His many accomplishments as a scandal-breaking journo are legendary, especially during his tenure as an investigative reporter and foreign correspondent for the Toronto Star. He’s perhaps best known in media circles for finding Gerda Munsinger, the alleged East German spy whose affairs with two Diefenbaker-era cabinet ministers led to her deportation in 1961. When the affairs finally became public in 1966, Ottawa claimed Munsinger had died of leukemia years earlier. Bob clearly had a nose for cover-ups: he found the woman alive and well in Munich, West Germany. That scoop earned him one of his three career National Newspaper Awards.

The story goes that when Bob was a University of Western Ontario student, he moonlighted as a stunt parachute jumper to earn beer money, only to later become a firefighting smokejumper in Saskatchewan. With those kind of stones, it’s not surprising he would go on to become a foreign correspondent, starring down barrels in the Middle East, Asia and Africa. But I do think it was Bob’s tenacity as an investigative report that truly set him apart.

Advertisement

One of his pieces for Outdoor Canada, for example, exposed the money trail and political pandering that resulted in Ontario’s much-maligned cancellation of the spring bear hunt back in 1999. For that story, he was rewarded with two National Magazine Award nominations, in the categories of politics and investigative reporting.
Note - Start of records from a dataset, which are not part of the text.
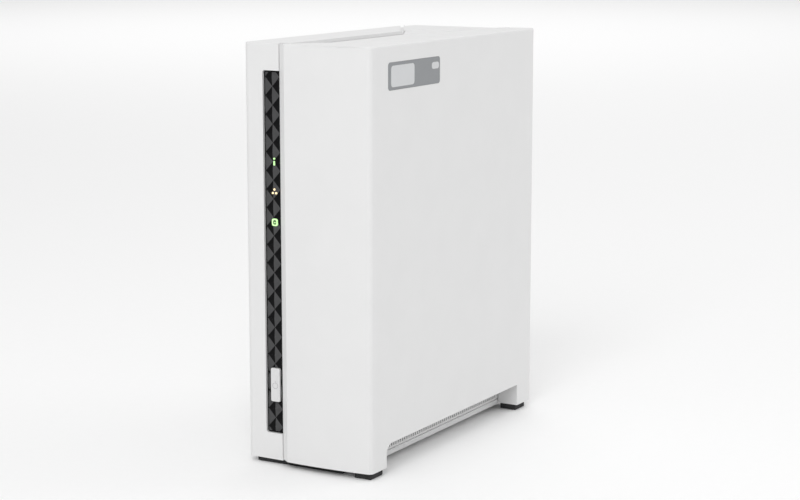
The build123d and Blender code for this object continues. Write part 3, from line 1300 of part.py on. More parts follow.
# Standard bottom mounting holes: distance in from each side, and distances up from the connector end.
HOLE_INSET = 3.18
HOLE_ZS = (41.28, 85.73)
HOLE_R = 1.75
HOLE_DEEP = 6.5
drive_holes = [(y, DRIVE_Z + z) for y in (DRIVE_Y + HOLE_INSET, DRIVE_END - HOLE_INSET) for z in HOLE_ZS]
# Recess for the drive's own board: its margin, and where it starts and ends above the connector end.
RECESS_MARGIN = 8.0
RECESS_Z = (12.0, 78.0)
RECESS_DEEP = 2.2
HOLLOW = (86.0, 126.0, 20.0)
HOLLOW_DEEP = 14.0
SPINDLE_SPOT = (DRIVE_MIDDLE[0], DRIVE_Z + 104.0)
SPINDLE_RINGS = (24.0, 9.0)
RING_WIDE = 1.4
RING_DEEP = 0.2

with BuildPart() as drive_casting:
    box_between((DRIVE_X, DRIVE_Y, DRIVE_Z), (LID_X, DRIVE_END, DRIVE_TOP))
    fillet(drive_casting.edges().filter_by(Axis.X), radius=DRIVE_CORNER_R)
    # recess for the circuit board, pocket for the connector, and the fixing holes
    box_between(
        (DRIVE_X - OVER, DRIVE_Y + RECESS_MARGIN, DRIVE_Z + RECESS_Z[0]),
        (DRIVE_X + RECESS_DEEP, DRIVE_END - RECESS_MARGIN, DRIVE_Z + RECESS_Z[1]),
        mode=Mode.SUBTRACT,
    )
    box_between(
        (DRIVE_X + 1.0, RISER_Y[0] + 1.0, DRIVE_Z - OVER),
        (PLUG_X + PLUG_HALF + 0.8, RISER_Y[1] - 1.0, CONNECTOR_TOP + 0.2),
        mode=Mode.SUBTRACT,
    )
    with BuildSketch(Plane.YZ.offset(DRIVE_X - OVER)):
        for hole_spot in drive_holes:
            with Locations(hole_spot):
                Circle(HOLE_R)
    extrude(amount=HOLE_DEEP + OVER, mode=Mode.SUBTRACT)
    # hollow under the lid
    with BuildSketch(Plane.YZ.offset(LID_X)):
        with Locations(DRIVE_MIDDLE):
            RectangleRounded(*HOLLOW)
    extrude(amount=-HOLLOW_DEEP, mode=Mode.SUBTRACT)
    # rings round the spindle, beside the board
    with BuildSketch(Plane.YZ.offset(DRIVE_X + RING_DEEP)):
        with Locations(SPINDLE_SPOT):
            for ring_r in SPINDLE_RINGS:
                Circle(ring_r)
                Circle(ring_r - RING_WIDE, mode=Mode.SUBTRACT)
    extrude(amount=-RING_DEEP - OVER, mode=Mode.SUBTRACT)
drive_casting.part.label = "drive_casting"
export_step(drive_casting.part, "parts/drive_casting.step")

LID_FIT = 1.0
LID_CORNER_R = 3.0
LID_SCREW_R = 2.0
LID_SCREW_ZS = (6.0, 72.0, 141.0)
LID_SCREW_INSET = 5.0
TRACK_SPOT = (DRIVE_MIDDLE[0], DRIVE_Z + 96.0)
TRACK_R = 44.0
TRACK_WIDE = 1.6
TRACK_DEEP = 0.4
lid_ys = (DRIVE_Y + LID_SCREW_INSET, DRIVE_END - LID_SCREW_INSET)
lid_spots = [(y, DRIVE_Z + z) for y in lid_ys for z in LID_SCREW_ZS]
with BuildPart() as drive_lid:
    with BuildSketch(Plane.YZ.offset(LID_X)):
        with Locations(DRIVE_MIDDLE):
            RectangleRounded(DRIVE_WIDE - LID_FIT, DRIVE_LONG - LID_FIT, LID_CORNER_R)
        for lid_spot in lid_spots:
            with Locations(lid_spot):
                Circle(LID_SCREW_R + 0.1, mode=Mode.SUBTRACT)
    extrude(amount=LID_THICK)
    # shallow pressed track over the platters
    with BuildSketch(Plane.YZ.offset(LID_X + LID_THICK - TRACK_DEEP)):
        with Locations(TRACK_SPOT):
            Circle(TRACK_R)
            Circle(TRACK_R - TRACK_WIDE, mode=Mode.SUBTRACT)
    extrude(amount=TRACK_DEEP + OVER, mode=Mode.SUBTRACT)
drive_lid.part.label = "drive_lid"
export_step(drive_lid.part, "parts/drive_lid.step")

with BuildPart() as drive_lid_screws:
    with BuildSketch(Plane.YZ.offset(LID_X)):
        for lid_spot in lid_spots:
            with Locations(lid_spot):
                Circle(LID_SCREW_R)
                RegularPolygon(LID_SCREW_R * 0.45, 6, mode=Mode.SUBTRACT)
    extrude(amount=LID_THICK - 0.1)
drive_lid_screws.part.label = "drive_lid_screws"
export_step(drive_lid_screws.part, "parts/drive_lid_screws.step")

DRIVE_BOARD_R = 2.0
with BuildPart() as drive_board:
    box_between(
        (DRIVE_X + 0.5, DRIVE_Y + RECESS_MARGIN + 0.4, DRIVE_Z + RECESS_Z[0] + 0.4),
        (DRIVE_X + RECESS_DEEP - 0.1, DRIVE_END - RECESS_MARGIN - 0.4, DRIVE_Z + RECESS_Z[1] - 0.4),
    )
    fillet(drive_board.edges().filter_by(Axis.X), radius=DRIVE_BOARD_R)
drive_board.part.label = "drive_board"
export_step(drive_board.part, "parts/drive_board.step")

# ---------------------------------------------------------------- drive bracket
BRACKET_BACK = DRIVE_X - BRACKET_THICK
BRACKET_CENTRE = (-12.0, 102.5)
BRACKET_WIDE = 117.0
BRACKET_TALL = 159.0
BRACKET_REAR = BRACKET_CENTRE[0] + BRACKET_WIDE / 2
BRACKET_CORNER_R = 4.0
FLANGE_DEEP = 7.0
FLANGE_Z = (30.0, 170.0)
DRIVE_SCREW_R = 1.7
DRIVE_SCREW_LONG = 7.0
DRIVE_HEAD_R = 3.3
DRIVE_HEAD_TALL = 2.2
DRIVE_CROSS = ((1.9, 0.4), (0.4, 1.9))
with BuildPart() as drive_bracket:
    with BuildSketch(Plane.YZ.offset(BRACKET_BACK)):
        with Locations(BRACKET_CENTRE):
            RectangleRounded(BRACKET_WIDE, BRACKET_TALL, BRACKET_CORNER_R)
        for spot in POST_SPOTS + PEG_SPOTS:
            with Locations(spot):
                Circle(PEG_R + 0.1, mode=Mode.SUBTRACT)
        for hole_spot in drive_holes:
            with Locations(hole_spot):
                Circle(DRIVE_SCREW_R + 0.2, mode=Mode.SUBTRACT)
    extrude(amount=BRACKET_THICK)
    # stiffening flange along the rear edge
    box_between(
        (BRACKET_BACK - FLANGE_DEEP, BRACKET_REAR - BRACKET_THICK, FLANGE_Z[0]),
        (BRACKET_BACK + BRACKET_THICK / 2, BRACKET_REAR, FLANGE_Z[1]),
    )
drive_bracket.part.label = "drive_bracket"
export_step(drive_bracket.part, "parts/drive_bracket.step")

with BuildPart() as drive_screws:
    for spot_y, spot_z in drive_holes:
        with BuildSketch(Plane.YZ.offset(BRACKET_BACK)):
            with Locations((spot_y, spot_z)):
                Circle(DRIVE_HEAD_R)
        extrude(amount=-DRIVE_HEAD_TALL)
        with BuildSketch(Plane.YZ.offset(BRACKET_BACK)):
            with Locations((spot_y, spot_z)):
                Circle(DRIVE_SCREW_R)
        extrude(amount=DRIVE_SCREW_LONG)
        for slot_y, slot_z in DRIVE_CROSS:
            box_between(
                (BRACKET_BACK - DRIVE_HEAD_TALL - OVER, spot_y - slot_y, spot_z - slot_z),
                (BRACKET_BACK - DRIVE_HEAD_TALL / 2, spot_y + slot_y, spot_z + slot_z),
                mode=Mode.SUBTRACT,
            )
drive_screws.part.label = "drive_screws"
export_step(drive_screws.part, "parts/drive_screws.step")

# ---------------------------------------------------------------- base screws, side label
with BuildPart() as base_screws:
    for boss_y in BASE_BOSS_YS:
        with BuildSketch(Plane.XZ.offset(-boss_y)):
            with BuildLine():
                Polyline(
                    (BASE_BOSS_X, SHELL_BOTTOM + HEAD_SUNK),
                    (BASE_BOSS_X + SINK_HEAD_R, SHELL_BOTTOM + HEAD_SUNK),
                    (BASE_BOSS_X + M3_R, SHELL_BOTTOM + SINK_DEEP),
                    (BASE_BOSS_X + M3_R, SHELL_BOTTOM + BASE_SCREW_LONG),
                    (BASE_BOSS_X, SHELL_BOTTOM + BASE_SCREW_LONG),
                    close=True,
                )
            make_face()
        revolve(axis=Axis((BASE_BOSS_X, boss_y, 0), (0, 0, 1)))
        for slot_x, slot_y in SMALL_CROSS:
            box_between(
                (BASE_BOSS_X - slot_x, boss_y - slot_y, SHELL_BOTTOM),
                (BASE_BOSS_X + slot_x, boss_y + slot_y, SHELL_BOTTOM + CROSS_DEEP),
                mode=Mode.SUBTRACT,
            )
base_screws.part.label = "base_screws"
export_step(base_screws.part, "parts/base_screws.step")

with BuildPart() as side_label:
    with BuildSketch(Plane.YZ.offset(HALF_W - LABEL_SINK - LABEL_THICK)):
        with Locations(LABEL_CENTRE):
            RectangleRounded(LABEL_LONG, LABEL_TALL, LABEL_CORNER)
    extrude(amount=LABEL_THICK)
side_label.part.label = "side_label"
export_step(side_label.part, "parts/side_label.step")
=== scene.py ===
"""The looks of a desktop network storage unit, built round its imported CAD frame."""
import json
import math
import random

import bmesh
import bpy
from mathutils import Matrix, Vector


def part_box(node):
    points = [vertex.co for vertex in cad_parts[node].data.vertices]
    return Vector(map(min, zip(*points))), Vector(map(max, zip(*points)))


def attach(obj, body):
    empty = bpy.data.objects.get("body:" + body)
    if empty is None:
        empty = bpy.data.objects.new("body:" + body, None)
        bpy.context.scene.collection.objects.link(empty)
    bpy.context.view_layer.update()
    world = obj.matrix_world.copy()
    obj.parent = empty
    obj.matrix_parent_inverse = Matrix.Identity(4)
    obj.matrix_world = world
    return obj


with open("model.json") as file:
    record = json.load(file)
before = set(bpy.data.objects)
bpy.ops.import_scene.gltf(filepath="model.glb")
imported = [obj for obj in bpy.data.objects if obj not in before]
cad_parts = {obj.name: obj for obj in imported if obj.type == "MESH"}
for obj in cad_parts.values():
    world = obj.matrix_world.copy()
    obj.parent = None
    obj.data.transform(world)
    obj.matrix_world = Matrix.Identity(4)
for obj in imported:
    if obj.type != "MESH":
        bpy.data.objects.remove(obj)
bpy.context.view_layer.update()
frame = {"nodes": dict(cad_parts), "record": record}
scene = bpy.context.scene
MM = 0.001

# Side label: blocks as shares of the label's own size
LABEL_INK = 0.04 * MM
LABEL_BLOCK = {"along": 0.28, "up": 0.49, "wide": 0.44, "tall": 0.77, "corner": 1.6 * MM}
LABEL_BADGE = {"along": 0.91, "up": 0.68, "wide": 0.14, "tall": 0.25, "corner": 1.3 * MM}

# Mark on the power button
MARK_DROP = 0.3 * MM
MARK_INNER = 1.2 * MM
MARK_OUTER = 1.45 * MM
MARK_FRONT = 0.06 * MM
MARK_BACK = 0.16 * MM
MARK_GAP = math.radians(24.0)
MARK_STEPS = 48
STROKE_HALF = 0.12 * MM
STROKE_FROM = 0.65 * MM
STROKE_TO = 2.1 * MM

# Dark middle of the disk light
CORE_HALF = 0.83 * MM
CORE_TALL = 0.98 * MM
CORE_RECESS = 0.25 * MM
CORE_FLOOR = 1.8 * MM
CORE_MARK = 0.3 * MM

# Small parts on the mainboard, with the material index of each kind
CHIP_LENGTH = 1.6 * MM
CHIP_WIDTH = 0.8 * MM
CHIP_END = 0.3 * MM
CHIP_PITCH = 1.5 * MM
RESISTOR_TALL = 0.5 * MM
CAPACITOR_TALL = 0.85 * MM
RESISTOR = 1
CAPACITOR = 2
CHIP_COUNT = 90
CHIP_TRIES = 400
JOINT_PITCH = 1.27 * MM
BOARD_CLEAR = 6.0 * MM
BOARD_FRONT_CLEAR = 4.0 * MM
BOARD_REAR_CLEAR = 12.0 * MM
OBSTACLE_RISE = 3.0 * MM
OBSTACLE_SINK = 0.2 * MM
PANEL_SIZE = 60.0 * MM

# Drive label
PAPER_WIDE = 70.0 * MM
PAPER_TALL = 78.0 * MM
PAPER_THICK = 0.08 * MM
INK_THICK = 0.03 * MM
LINE_WIDTHS = (44.0 * MM, 56.0 * MM, 38.0 * MM, 50.0 * MM)
LINE_PITCH = 8.0 * MM
LINE_TALL = 2.4 * MM

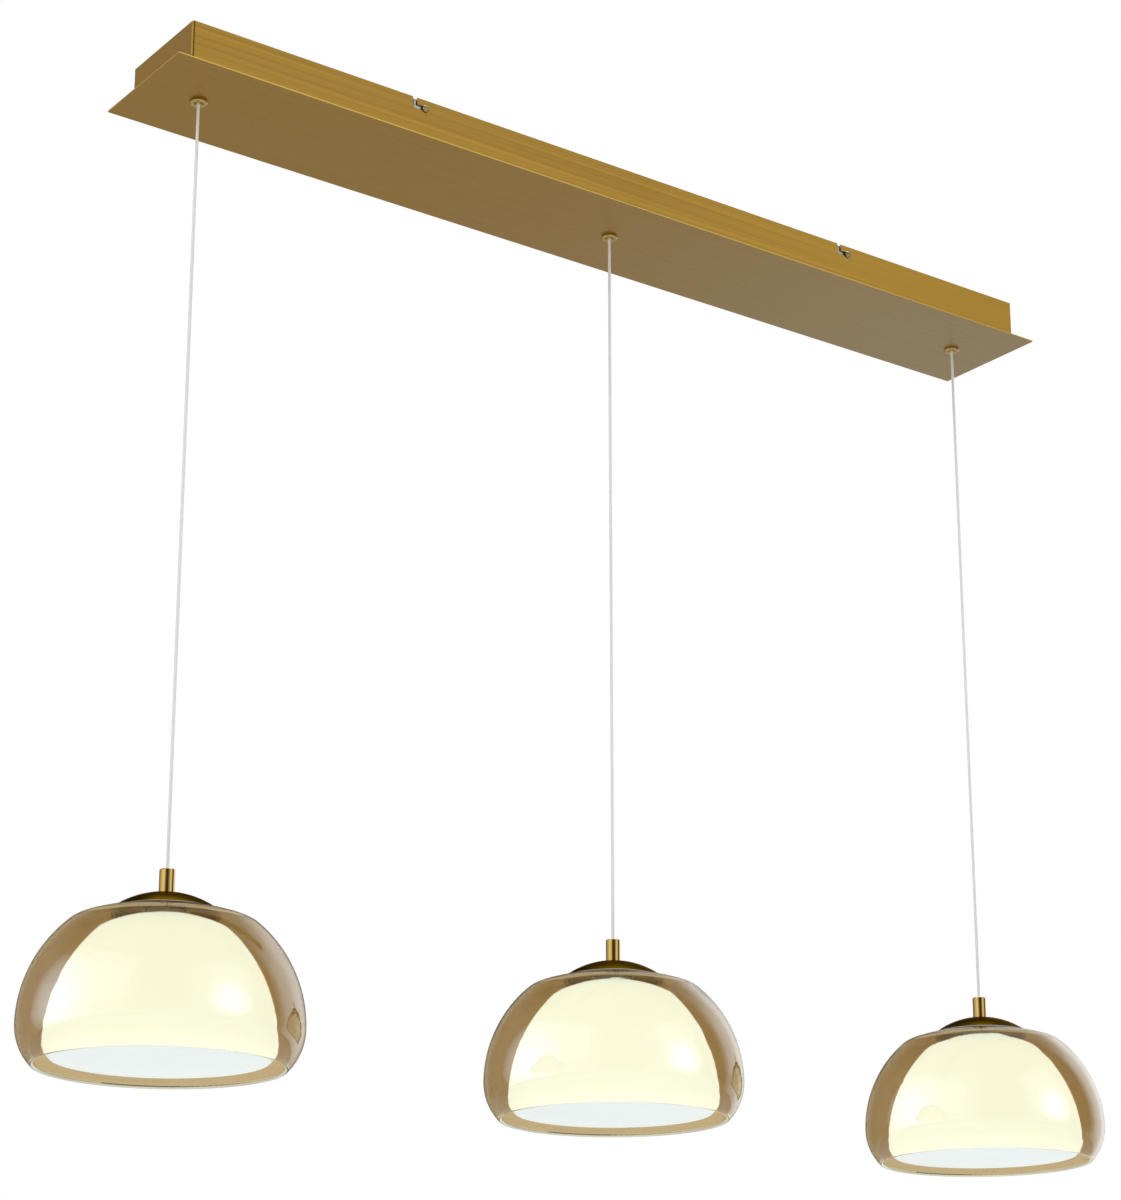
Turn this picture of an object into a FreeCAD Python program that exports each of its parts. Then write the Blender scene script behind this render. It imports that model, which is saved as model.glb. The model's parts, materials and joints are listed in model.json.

Not that Bob was without his warts. His assertiveness could sometimes be unsettling, albeit usually over e-mail rather than in person, and he wasn’t afraid to offer unsolicited criticism if he thought your journalism wasn’t up to snuff (yes, he dissed me a few times for my alleged lack of news sense). And his otherwise stellar career bears one unfortunate black mark: his shared byline on a 1981 Toronto Sun piece about corruption on the part of then federal cabinet minister John Munro. The allegation ultimately proved false, invented by Bob’s co-author on the story. Bob did the right thing, though, and resigned, effectively ending his illustrious run as a newspaper journalist.

Looking back, the Toronto Sun affair seems so petty in the big scheme of things. It certainly didn’t preclude me from including Bob as one of Outdoor Canada’s field editors. Indeed, it was an honour to have worked with one of the greats of Canadian newspaper journalism—even when we didn’t always see eye to eye. Thank you, Bob. May there be scandals aplenty to uncover in the great beyond.

Bob’s funeral and a celebration of his life will be held at 2:30pm on Sunday, March 6, at the Pine Hills Cemetery, 625 Birchmount Road, north of St. Clair Aveune East, Scarborough, Ontario. In lieu of flowers, donations can be made to the Temmy Latner Centre for Palliative Care, Mount Sinai, www.tlcpc.org, or the Schulich Heart Centre’s Structural Heart Program at Sunnybrook, www.sunnybrook.ca.